– Хотим, конечно. Но для этого тебе вовсе не обязательно уезжать из Кингсбриджа.
Годвина словно осенило: дядя попросту не желает, чтобы он слишком быстро вырос и обошел его, а если он уедет из Кингсбриджа, то вырвется из-под влияния приора. Жаль, что он раньше не подумал о возможных препятствиях для своих намерений.
– Я не собираюсь изучать богословие.
– Что же тогда?
– Медицину. Нам здесь часто приходится заниматься целительством.
Антоний надул губы. Годвину подумалось, что он нередко замечал схожее выражение лица у матери.
– Монастырь не сможет за тебя заплатить, – произнес приор. – Ты понимаешь, что всего одна книга, бывает, стоит целых четырнадцать шиллингов?
Годвин откровенно растерялся. Он знал, что студенты могут брать книги на время и нанимать при надобности переписчиков, готовых скопировать нужные страницы… Ну да ладно, это не главное.
– А нынешние наши студенты? – спросил он. – Кто платит за них?
– Двоим помогают семьи, одному – сестры-монахини. Мы платим за троих, но это предел наших возможностей. Если хочешь знать, два места в колледже пустуют из-за отсутствия средств.
Годвин знал, что у аббатства имеются денежные затруднения. С другой стороны, аббатство располагало немалыми владениями, куда входили тысячи акров земли, мельницы, рыбные садки и леса, также оно получало изрядную прибыль с кингсбриджского рынка. Трудно было смириться с мыслью, что родной дядя отказывает Годвину в деньгах на учебу. Возникло чувство, будто его предали. Антоний был не просто наставником, но родственником, и всегда выделял Годвина среди прочих молодых монахов. Теперь же приор внезапно превратился из покровителя в противника.
– Врачи приносят аббатству деньги, – заспорил Годвин. – Если не обучать молодых, то, когда старики умрут, аббатство может обеднеть.
– Божьим попущением этого не случится.
Антоний часто спасался от неудобных вопросов такими доводившими до бешенства словами. На протяжении нескольких лет сокращались доходы аббатства от ежегодной шерстяной ярмарки.
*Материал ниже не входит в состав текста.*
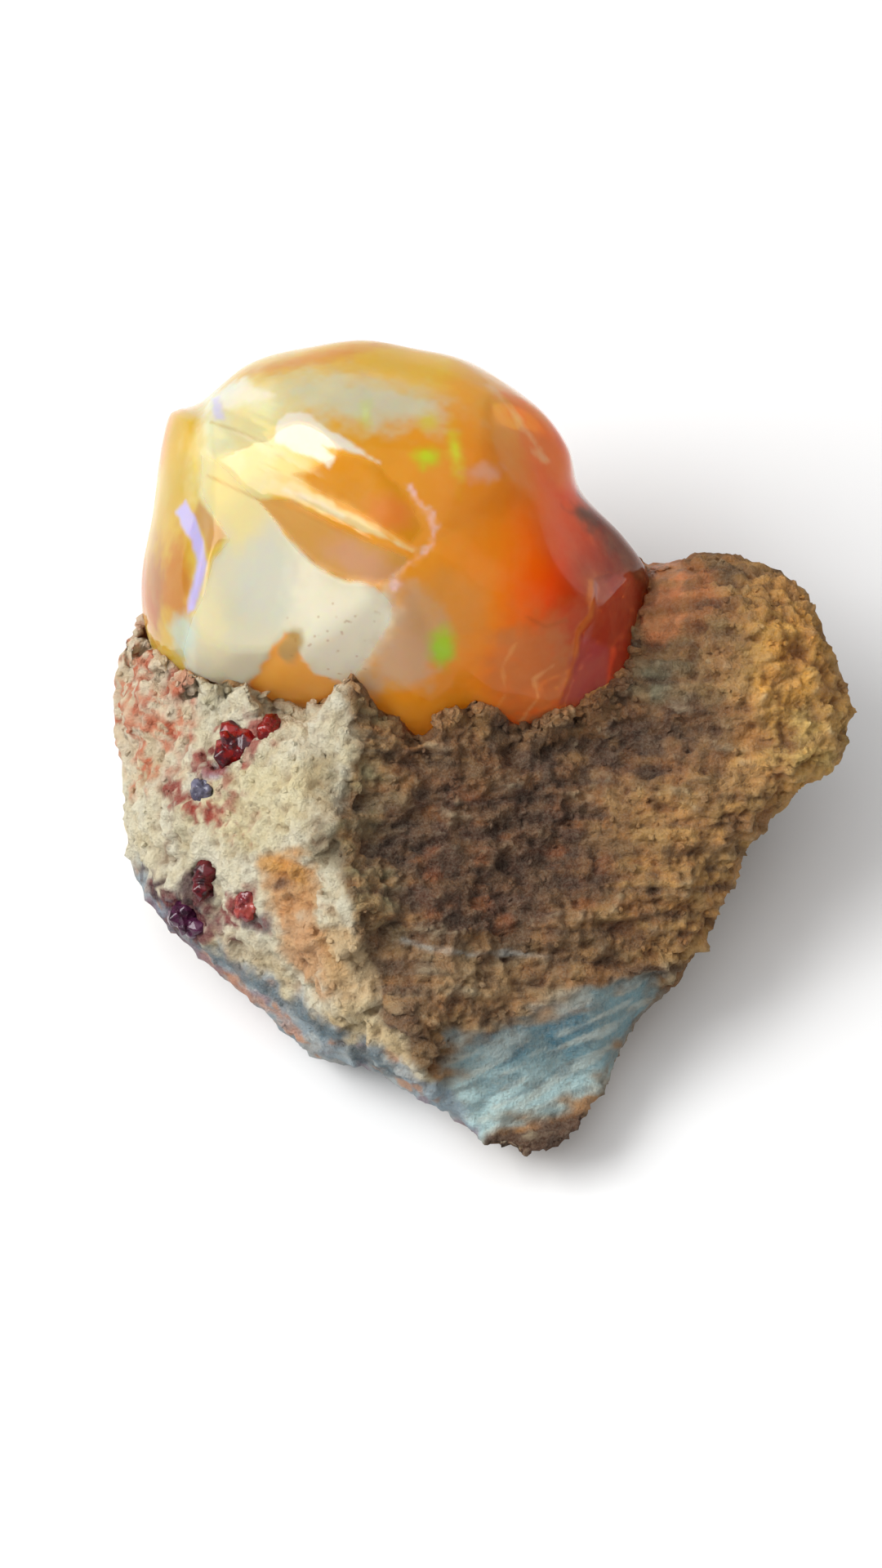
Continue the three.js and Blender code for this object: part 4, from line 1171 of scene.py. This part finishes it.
def crumb_tree():
    """Geometry Nodes that scatter small angular crumbs, half sunk, where the rock is crumbly."""
    tree, given, result = nodes_tree("rock_crumbs", [
        ("Crumbs per square millimetre", "Float", 2.0), ("Crumb size", "Float", 0.6), ("Seed", "Int", 7)])
    crumbly = carried_value(tree, "crumbly")
    density = times(tree, times(tree, given["Crumbs per square millimetre"], PER_METRE**2), crumbly)
    spots = node(tree, "GeometryNodeDistributePointsOnFaces", {
        "Mesh": given["Geometry"], "Density": density, "Seed": given["Seed"]}).outputs["Points"]
    ball = node(tree, "GeometryNodeMeshIcoSphere", {"Radius": 0.5 * MM, "Subdivisions": 2}).outputs["Mesh"]
    broken = node(tree, "ShaderNodeTexNoise", {
        "Vector": place_in_millimetres(tree), "Scale": 2.2, "Detail": 1.0}).outputs["Color"]
    knocked = scaled(tree, vectors(tree, "SUBTRACT", broken, (0.5, 0.5, 0.5)), 0.7 * MM)

    def random_rows(low, high, seed):
        return node(tree, "FunctionNodeRandomValue", {0: low, 1: high, "Seed": seed},
                    data_type="FLOAT_VECTOR").outputs[0]

    size = times(tree, given["Crumb size"], plus(tree, 0.8, times(tree, crumbly, 0.7)))
    placed = node(tree, "GeometryNodeInstanceOnPoints", {
        "Points": spots, "Instance": moved_by(tree, ball, knocked),
        "Rotation": random_rows((0, 0, 0), (6.28, 6.28, 6.28), given["Seed"]),
        "Scale": scaled(tree, random_rows((0.45, 0.45, 0.35), (1.3, 1.1, 0.9), 3), size)})
    return finish_tree(tree, placed.outputs[0], given, result)


def with_nodes(mesh, tree, **inputs):
    """The mesh after a Geometry Nodes tree with the named inputs set."""
    carrier = carrier_of(mesh)
    modifier = carrier.modifiers.new("nodes", "NODES")
    modifier.node_group = tree
    sockets = {s.name: s.identifier for s in tree.interface.items_tree if s.in_out == "INPUT"}
    for key, value in inputs.items():
        modifier[sockets[key.replace("_", " ").capitalize()]] = value
    return baked(carrier)


def keep_above_floor(mesh):
    points = per_vertex(mesh)
    points[:, 2] = np.maximum(points[:, 2], 0.0)
    move_vertices(mesh, points)


def make_rock():
    mesh = fine_copy(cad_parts["host_rock"])
    broken_skin(mesh)
    rock_regions(mesh)
    stone = rock_material()
    mesh.materials.clear()
    mesh = with_nodes(mesh, rock_relief_tree(), lump_height=2.2, streak_height=2.6, grain_height=0.95,
                      pit_depth=0.35, seed=4.0, material=stone)
    keep_above_floor(mesh)
    mesh.shade_smooth()
    crumbs = with_nodes(mesh.copy(), crumb_tree(), crumbs_per_square_millimetre=CRUMBS_PER_SQUARE_MM,
                        crumb_size=0.6, seed=7, material=stone)
    keep_above_floor(crumbs)
    link("rock_crumbs", crumbs, "host_rock")
    link("broken_rock", mesh, "host_rock")


# ---- blebs ----
# The slot of each bleb, and its light and dark colour.
BLEB_LOOKS = {
    "cherry_bleb": ("red_bleb", "#b01c18", "#4c0c1c"),
    "crimson_bleb": ("red_bleb", "#a8261c", "#6a1418"),
    "garnet_bleb": ("red_bleb", "#7a1824", "#2c0814"),
    "rose_bleb": ("red_bleb", "#c85a50", "#8a2a34"),
    "violet_bleb": ("violet_bleb", "#6c3058", "#38142c"),
    "grey_bead": ("grey_bleb", "#8c8aa4", "#5c5a70"),
}
BLEB_VOXEL = 0.07  # side of the cells in which the lumps are grown together
BLEB_SMOOTHING = 1
LUMPS_IN_BLEB = 16
LEAST_LUMP = 0.1 * MM


def make_bleb(name):
    """A glassy bleb: small lumps grown together in its pocket."""
    slot, light, dark = BLEB_LOOKS[name]
    low, high = (np.array(corner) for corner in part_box(name))
    source = per_vertex(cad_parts[name].data)
    middle = (low + high) / 2
    dice = np.random.default_rng(len(name))
    shape = bmesh.new()
    for _ in range(LUMPS_IN_BLEB):
        at = middle + (source[dice.integers(len(source))] - middle) * dice.uniform(0.4, 1.1)
        size = (high - low).min() * dice.uniform(0.24, 0.42) + LEAST_LUMP
        place = Matrix.Translation(at) @ Matrix.Rotation(dice.uniform(0, 3), 4, dice.normal(size=3))
        stretch = Matrix.Diagonal((*dice.uniform(0.6, 1.5, 3), 1))
        bmesh.ops.create_icosphere(shape, subdivisions=1, radius=size, matrix=place @ stretch)
    mesh = grown_together(mesh_from(shape, name + "_glass"), BLEB_VOXEL, BLEB_SMOOTHING)
    mesh.materials.clear()
    mesh.materials.append(bleb_material(name + "_glass", light, dark))
    mesh.shade_smooth()
    link(name + "_glass", mesh, name)


# ---- stage ----
FOCAL_LENGTH = 135
SENSOR_WIDTH = 36
FRAME_HEIGHT = 96  # millimetres of the show face's plane that the picture's long side takes in
AIM = (-2.475, -2.425, 1.0)
NEAREST_SEEN = 0.01
FLOOR_SIDE = 4  # metres
FLOOR_GREY = (0.86, 0.86, 0.86, 1)
STUDIO_LIGHT = 0.33
# Square lights: way from the specimen, distance and side in metres, and power.
SOFTBOXES = {"key": ((-0.7, 0.3, 0.64), 0.36, 0.22, 1.4), "overhead": ((0.0, 0.5, 0.87), 1.6, 2.0, 13.0)}


def softbox(name, towards, distance, side, power):
    """A square light that faces the specimen, placed by a direction in the show face's frame."""
    lamp = bpy.data.lights.new(name, "AREA")
    lamp.size = side
    lamp.energy = power
    holder = bpy.data.objects.new(name, lamp)
    bpy.context.scene.collection.objects.link(holder)
    direction = (FACE_TO_ROW.to_3x3() @ Vector(towards)).normalized()
    holder.location = FACE_TO_ROW @ Vector((0, 0, 0)) + direction * distance
    holder.rotation_euler = direction.to_track_quat("Z", "Y").to_euler()


def make_stage():
    bpy.ops.mesh.primitive_plane_add(size=FLOOR_SIDE)
    floor = bpy.context.object
    floor.name = "studio_floor"
    pale, tree, shader = new_material("studio_floor")
    fill(tree, shader, {"Base Color": FLOOR_GREY, "Roughness": 0.9})
    floor.data.materials.append(pale)
    world = bpy.data.worlds.new("studio")
    bpy.context.scene.world = world
    world.use_nodes = True
    fill(world.node_tree, world.node_tree.nodes["Background"], {0: (1, 1, 1, 1), 1: STUDIO_LIGHT})
    for name, settings in SOFTBOXES.items():
        softbox(name, *settings)


def make_camera():
    lens = bpy.data.cameras.new("camera")
    lens.lens = FOCAL_LENGTH
    lens.sensor_width = SENSOR_WIDTH
    lens.clip_start = NEAREST_SEEN
    camera = bpy.data.objects.new("camera", lens)
    bpy.context.scene.collection.objects.link(camera)
    away = Vector((0, 0, FRAME_HEIGHT * FOCAL_LENGTH / SENSOR_WIDTH))
    camera.location = FACE_TO_ROW @ (Vector(AIM) + away)
    camera.rotation_euler = (LEAN, 0, 0)
    bpy.context.scene.camera = camera


make_camera()
make_stage()
make_rock()
make_opal()
make_sealed_colours()
for bleb in BLEB_LOOKS:
    make_bleb(bleb)
bpy.context.scene.view_settings.view_transform = "Standard"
Горожане просили Антония дать денег на благоустройство, на строительство палаток, отхожих мест, отдельного здания для заключения сделок, но настоятель неизменно отказывал, ссылаясь на бедность аббатства. А когда родной брат Эдмунд предупредил, что ярмарка может захиреть, он ответил: «Господь все устроит».
– Ладно, тогда, может, Господь даст денег, чтобы я поехал в Оксфорд.
– Все может быть.
Годвину было очень обидно. Ему отчаянно хотелось уехать из родного города, подышать другим воздухом. В Кингсбриджском колледже, конечно, придется подчиняться все той же монастырской дисциплине, но все-таки он будет далеко от матери и дяди, и это было весьма заманчиво.
Монах решил не сдаваться:
– Мама очень огорчится, если я не поеду.
Антоний заметно смутился. Он не хотел навлекать на себя гнев грозной сестры.
– Тогда пусть молится, чтобы деньги нашлись.
– Может, мне удастся их найти.
– И как же ты намерен это сделать?
Годвин судорожно подыскивал ответ, и вдруг его озарило.
– Я могу взять пример с вас и попросить мать Сесилию.
Прозвучало вполне правдоподобно. Сесилия заставляла Годвина робеть, бывала ничуть не менее грозной, чем Петранилла, однако не исключено, что на настоятельницу подействует его юношеское обаяние. Глядишь, и вправду удастся убедить ее дать деньги на обучение подающего надежды молодого монаха.
Антоний явно растерялся. Годвин видел, как дядя ищет повод возразить. Но приор сам уже загнал себя в ловушку, сведя разговор к деньгам, и теперь ему было сложно найти иные обоснования.
Пока приор раздумывал, в зал вошла Сесилия.